Mais dans toutes ces propositions, une chose inquiète davantage. Le chiffrage approximatif ou inexistant de ces mesures, particulièrement au Front national. Les professionnels auront du mal à comprendre – et encore plus à croire – qu’alors qu’on compresse les personnels et qu’on limite les dépenses partout, on puisse d’un coup de baguette magique mettre 5 milliards sur la table pour financer les RAC, augmenter de 30 à 40% la masse salariale hospitalière, multiplier par deux les maisons de santé, relever le numerus clausus dans des facultés déjà saturées…
 
Peut-être le Front national compte-t-il sur le milliard de l’Aide médicale d’État (AME) que coûtent les « clandestins » et qu’il veut supprimer. Le compte n’y sera pas pour la raison simple que le recours à l’AME concerne autant des Français que des étrangers, avec ou sans papiers.
Cette proposition du programme lepeniste est l’illustration exemplaire que l’humanisme, valeur française s’il en est et dont devrait donc se flatter ce parti, est étrangère à ses principes. Elle démontre que sa xénophobie passe avant la santé publique la plus élémentaire. Un exemple avec la tuberculose qui continue de sévir en France. Dans l’immense majorité des cas, les porteurs du bacille sont des immigrés sans papiers. Soignés, ils ne sont plus contagieux, non soignés, une toux dans le métro ou le bus sera de nature à transmettre la maladie.

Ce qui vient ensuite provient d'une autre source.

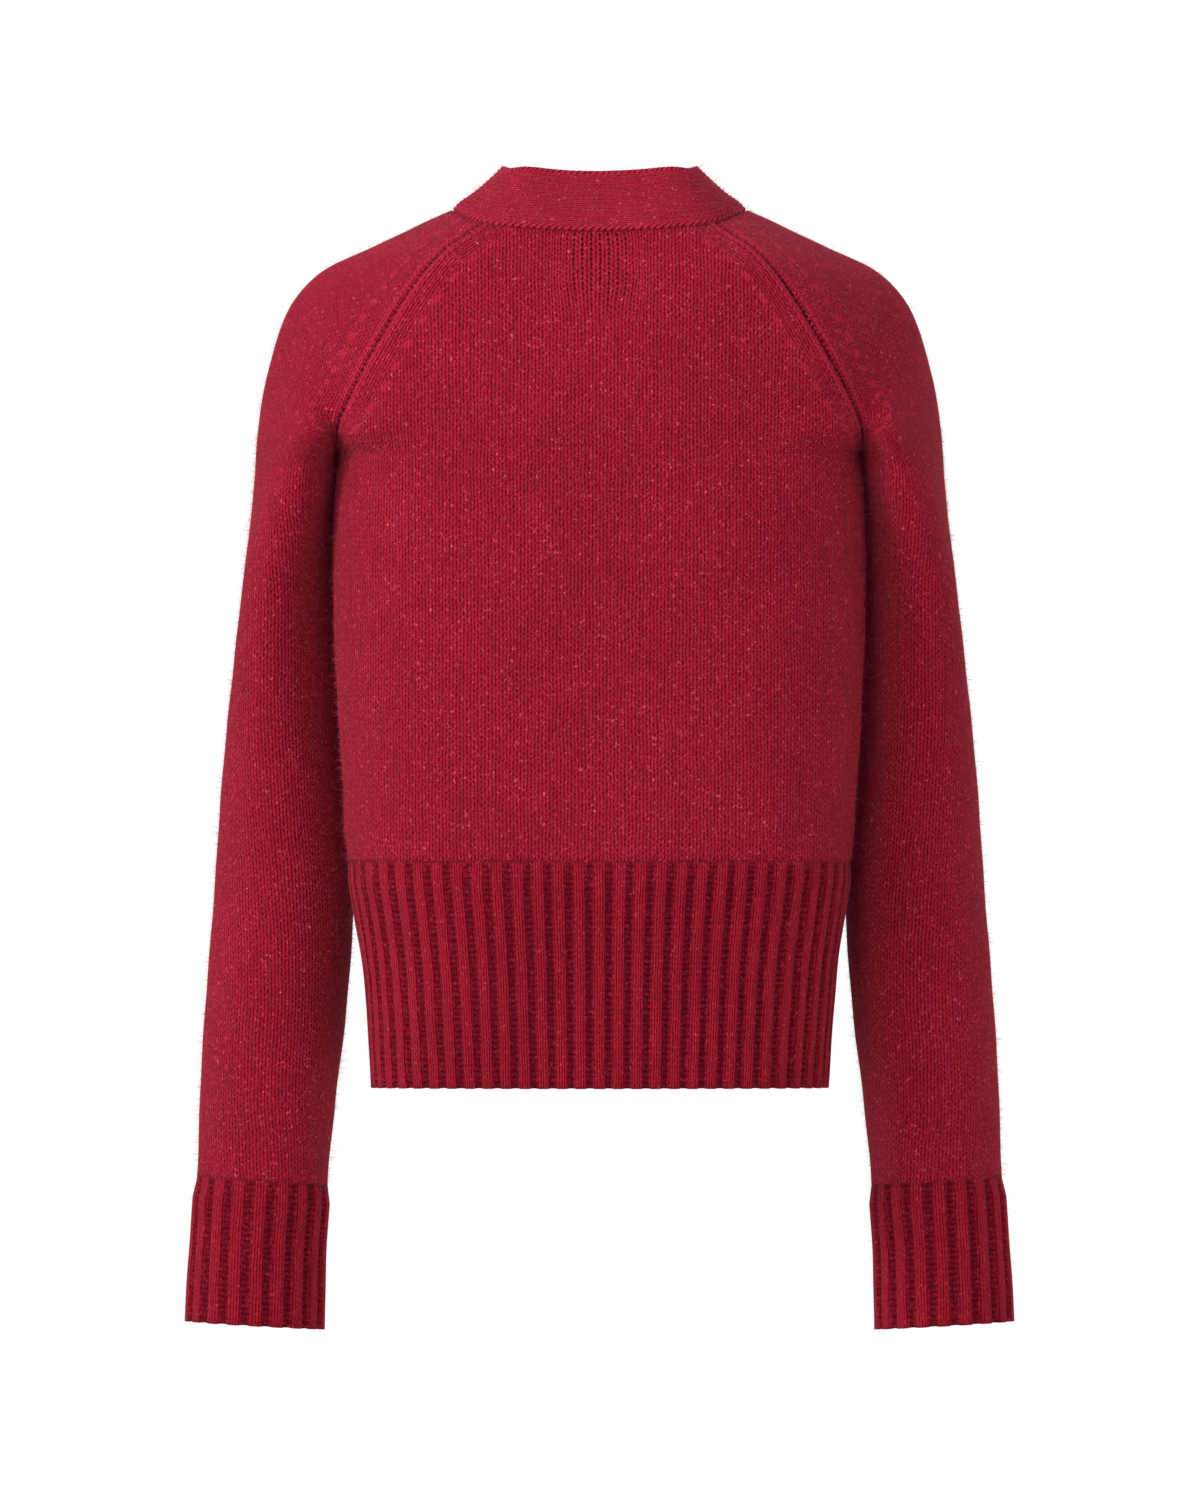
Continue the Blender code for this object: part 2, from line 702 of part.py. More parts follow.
def place_buttons(sections, material):
    """Buttons down the middle of the right band, just off its face."""
    data = button_mesh(material)
    flat = [index for index, corner in enumerate(BAND_SECTION) if corner.rise == BAND_RISE]
    middle = mirrored(sections[:, flat].mean(axis=1))[::-1]
    for index, drop in enumerate(np.linspace(TOP_BUTTON_DROP, BOTTOM_BUTTON_DROP, BUTTONS)):
        heights = np.array([-drop - BUTTON_RADIUS, -drop, -drop + BUTTON_RADIUS])
        columns = [np.interp(heights, middle[:, 2], middle[:, axis]) for axis in range(3)]
        low, place, high = np.stack(columns, axis=1)
        outward = unit(np.cross((1.0, 0.0, 0.0), high - low))
        place_button(f"button_{index + 1}", data, place + BUTTON_SEAT * outward, outward)


# The garment ---------------------------------------------------------------------------


def clear_scene():
    for item in list(bpy.data.objects):
        bpy.data.objects.remove(item)


def yarn(name, colour, roughness, metallic=0.0):
    material = bpy.data.materials.new(name)
    material.use_nodes = True
    shader = material.node_tree.nodes["Principled BSDF"]
    shader.inputs["Base Color"].default_value = colour
    shader.inputs["Roughness"].default_value = roughness
    shader.inputs["Metallic"].default_value = metallic
    return material


def add_wall(name, rows, normals, thickness, material, rises=0.0, rings=0, bottom=True):
    """A wall inside its outer grid, raised by `rises`. A free bottom edge keeps its place."""
    outer = rows + np.asarray(rises)[..., None] * normals
    inner = rows - thickness * normals
    outer = rim_pulled(outer, rings, bottom)
    inner = rim_pulled(inner, rings, bottom)
    return wall_object(name, outer, inner, material, rings)


def rib_relief(grid, count):
    """Rise of each point of a ribbed grid, fading out in its top row."""
    rises = np.tile(RIB_RAISE * rib_rises(count), (len(grid), 1))
    rises[-1] = 0.0
    return rises


def make_cardigan():
    clear_scene()
    bpy.context.scene.collection.children.link(bpy.data.collections.new("cardigan"))
    knit = yarn("knit_red", KNIT_RED, 0.90)
    ribbed = yarn("rib_red", RIB_RED, 0.92)
    banded = yarn("band_red", BAND_RED, 0.88)
    horn = yarn("button_red", BUTTON_RED, 0.35)

    yoke = even(YOKE_ROWS)
    rings = len(ARM_DROPS)
    body = len(BODY_DROPS)
    back = back_grid(BODY_DROPS, even(BACK_COLUMNS), yoke)
    back_rib = back_grid(HEM_DROPS, rib_shares(BACK_RIBS))
    sleeve = sleeve_grid()
    cuff_rings = [sleeve_ring(drop, FINE) for drop in CUFF_DROPS]
    cuff = np.array([at_shares(ring, rib_shares(CUFF_RIBS)) for ring in cuff_rings])

    back = creased(back)
    sleeve = creased(sleeve)
    back_out = grid_normals(back)
    back_rib_out = grid_normals(back_rib)
    sleeve_out = sleeve_normals(sleeve)
    cuff_out = grid_normals(cuff, closed=True)

    fronts = [front_grid(BODY_DROPS, even(FRONT_COLUMNS), side, yoke) for side in (1, -1)]
    fronts = [creased(front) for front in fronts]
    ribs = [front_grid(HEM_DROPS, rib_shares(FRONT_RIBS), side) for side in (1, -1)]
    fronts_out = [grid_normals(front) for front in fronts]
    ribs_out = [grid_normals(rib) for rib in ribs]
    back_seams = (back_out[body:, -1], sleeve_out[rings:, 0])
    front_seams = (*(out[body:, 0] for out in fronts_out), sleeve_out[rings:, -1])
    share_normals(*back_seams)
    share_normals(*front_seams)
    fold_normals(*back_seams, *front_seams)
    share_normals(back_out[:body, -1], *(out[:body, 0] for out in fronts_out))
    share_normals(back_rib_out[:, -1], *(out[:, 0] for out in ribs_out))
    back_out[:, 0] = mirrored(back_out[:, -1])
    back_rib_out[:, 0] = mirrored(back_rib_out[:, -1])

    add_wall("back_panel", back, back_out, KNIT_THICKNESS, knit)
    relief = rib_relief(back_rib, BACK_RIBS)
    add_wall("hem_rib_back", back_rib, back_rib_out, RIB_THICKNESS, ribbed, relief, bottom=False)
    halves = []
    for index, hand in enumerate(("left", "right")):
        front, front_out, rib, rib_out = fronts[index], fronts_out[index], ribs[index], ribs_out[index]
        turn = turned_over if hand == "right" else np.copy
        add_wall(f"front_panel_{hand}", turn(front), turn(front_out), KNIT_THICKNESS, knit)
        add_wall(f"hem_rib_front_{hand}", turn(rib), turn(rib_out), RIB_THICKNESS, ribbed,
                 rib_relief(rib, FRONT_RIBS), bottom=False)
        add_wall(f"sleeve_{hand}", turn(sleeve), turn(sleeve_out), KNIT_THICKNESS, knit,
                 rings=rings + 1)
        add_wall(f"cuff_{hand}", turn(cuff), turn(cuff_out), RIB_THICKNESS, ribbed,
                 rib_relief(cuff, CUFF_RIBS), rings=len(CUFF_DROPS), bottom=False)
        edge = sewn_edge(back, sleeve, front, rib)
        halves.append(band_half(edge, sewn_edge(back_out, sleeve_out, front_out, rib_out)))
    left, right = halves
    band_object(left, right, banded)
    place_buttons(right, horn)


make_cardigan()
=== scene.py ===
"""The looks of the cropped raglan cardigan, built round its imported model.

Every panel is a thin knitted shell on the surface that its solid has, with finer folds,
seams and ribs. Metres, +Z up, front towards -Y, wearer's left towards +X.
"""

import math
from collections import namedtuple

import bmesh
import bpy
import numpy as np
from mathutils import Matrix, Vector


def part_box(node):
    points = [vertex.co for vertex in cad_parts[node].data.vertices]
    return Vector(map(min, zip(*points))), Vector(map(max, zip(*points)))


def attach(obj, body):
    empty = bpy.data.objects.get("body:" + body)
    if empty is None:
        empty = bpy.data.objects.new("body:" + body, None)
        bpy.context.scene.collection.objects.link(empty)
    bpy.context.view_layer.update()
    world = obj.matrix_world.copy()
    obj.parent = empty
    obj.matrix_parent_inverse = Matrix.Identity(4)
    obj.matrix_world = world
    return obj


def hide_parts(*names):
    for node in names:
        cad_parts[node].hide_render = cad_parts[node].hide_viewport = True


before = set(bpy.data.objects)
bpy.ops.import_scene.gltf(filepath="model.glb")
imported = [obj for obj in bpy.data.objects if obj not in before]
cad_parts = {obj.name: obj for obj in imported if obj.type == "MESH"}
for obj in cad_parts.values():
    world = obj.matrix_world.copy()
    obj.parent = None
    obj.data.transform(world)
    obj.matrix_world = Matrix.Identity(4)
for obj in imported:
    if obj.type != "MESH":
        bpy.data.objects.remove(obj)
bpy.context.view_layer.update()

# Cloth
KNIT_THICKNESS = 0.0024
RIB_THICKNESS = 0.0020
RIB_RAISE = 0.0018
BAND_WIDTH = 0.042
BAND_THICKNESS = 0.0036

# Lengths down the garment
BODY_DROP = 0.382
HEM_DROP = 0.517
SLEEVE_DROP = 0.574
CUFF_DROP = 0.661
V_DROP = 0.175

# Ribs, and where each solid one's section turns, as shares of its pitch
RIB_TURNS = (0.12, 0.27, 0.73, 0.88)
BACK_RIBS = 31
FRONT_RIBS = 16
CUFF_RIBS = 18

# Grid sizes of the plain cloth
YOKE_ROWS = 9
BACK_COLUMNS = 24
FRONT_COLUMNS = 8
SLEEVE_COLUMNS = 20
FINE = 160

# Heights of the rows, from the bottom up
BODY_DROPS = (BODY_DROP, 0.335, 0.285, 0.240, 0.200, 0.165)
ARM_DROPS = (SLEEVE_DROP, 0.550, 0.500, 0.450, 0.400, 0.350, 0.300, 0.250, 0.210, 0.180, 0.158)
HEM_DROPS = (HEM_DROP, 0.445, 0.392, BODY_DROP)

# Front closing: the right band lies over the left one
BAND_HALF = BAND_WIDTH / 2
LAP_SHIFT = 0.0022
LAP_FROM = 0.075
LAP_FULL = 0.118
LAP_NARROW = 0.045
LAP_WIDE = 0.100
BUTTONS = 6
TOP_BUTTON_DROP = 0.190
BOTTOM_BUTTON_DROP = 0.500
BUTTON_RADIUS = 0.0085
BUTTON_THICKNESS = 0.0034
BUTTON_RIM = 0.0018
BUTTON_DISH = 0.0010

# Where the body, its side seam and the sleeve meet
UNDERARM = (0.157, 0.015, -0.137)
SIDE_SEAM_Y = 0.015
CREASE_END = 0.42
CREASE_GAP = 0.0010
SHARE_STEP = 0.04
BODY_RISE = 0.08
ARM_RISE = 0.19

Girth = namedtuple("Girth", "drop half_width back front")
TORSO = (
    Girth(0.137, 0.1570, 0.103, -0.112),
    Girth(0.180, 0.1595, 0.104, -0.119),
    Girth(0.225, 0.1590, 0.102, -0.121),
    Girth(0.285, 0.1570, 0.099, -0.118),
    Girth(0.335, 0.1540, 0.096, -0.113),
    Girth(0.382, 0.1505, 0.094, -0.108),
    Girth(0.410, 0.1460, 0.092, -0.105),
    Girth(0.441, 0.1410, 0.090, -0.102),
    Girth(0.465, 0.1385, 0.089, -0.100),
    Girth(0.517, 0.1350, 0.087, -0.098),
)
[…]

Enfin, comment Madame Le Pen peut-elle imaginer que des médecins refuseront des soins à une personne parce qu’elle serait sans papiers et sans argent ? Cette mesure remettrait en cause le serment d’Hippocrate signé par tous les médecins, autant dire qu’elle est nulle et non avenue.
 
Surtout, elle illustre parfaitement le décalage entre les deux programmes officiels. Leurs visions du monde sont radicalement différentes. L’une, universaliste dans la lignée de notre modèle conçu par le Conseil national de la résistance, même si l’on aimerait y trouver autant de souffle et d’ambition, l’autre fermée et repliée sur elle-même, à l’opposé de ce qui fonde notre modèle social.

Les oubliés

Quelques grands thèmes absents des programmes. Rien sur la sécurité des médicaments, pourtant première cause de mortalité dans les dysfonctionnements de notre système de santé et source d’une méfiance, voire d’un rejet, de plus en plus prégnant de la part des Français qui s’exprime, par exemple, vis-à-vis de la vaccination.
Rien non plus sur le maintien à domicile des personnes âgées dépendantes, pourtant enjeu majeur de notre société dans les vingt prochaines années.
Mais, surtout rien sur l’indispensable réorganisation des soins, de la première ligne aux hôpitaux en passant par les urgences, l’adaptation des métiers et de leurs formations aux nouveaux besoins de la population et aux nouveaux outils de la médecine.
 
Le temps presse pour enfin obtenir des candidats, les réponses qu’attendent les patients, les assurés et les professionnels de santé. Et comme le sujet est complexe, je veux bien, dans la dernière ligne droite de cette campagne, prêter une oreille experte, capable de détecter omissions et contre-vérités. Je formule le vœu que cette réflexion aura vocation à suggérer quelques questions à poser aux deux acteurs du second tour de l’élection présidentielle.
 
Antoine Vial
 
Antoine Vial est expert en santé publique. De 2006 à 2012, il a été membre de la commission «Qualité et diffusion de l’information médicale» pour la Haute autorité de santé. Il est membre du conseil d’administration de la revue Prescrire, co-président du club Santé-Solidarité de Prospective 2100, membre de la Société française de santé publique et co-fondateur du Forum des Living Labs en santé et autonomie.
 
[1] Santé : des territoires abandonnés. Emmanuel Vigneron, Le Monde 31 mars 2017.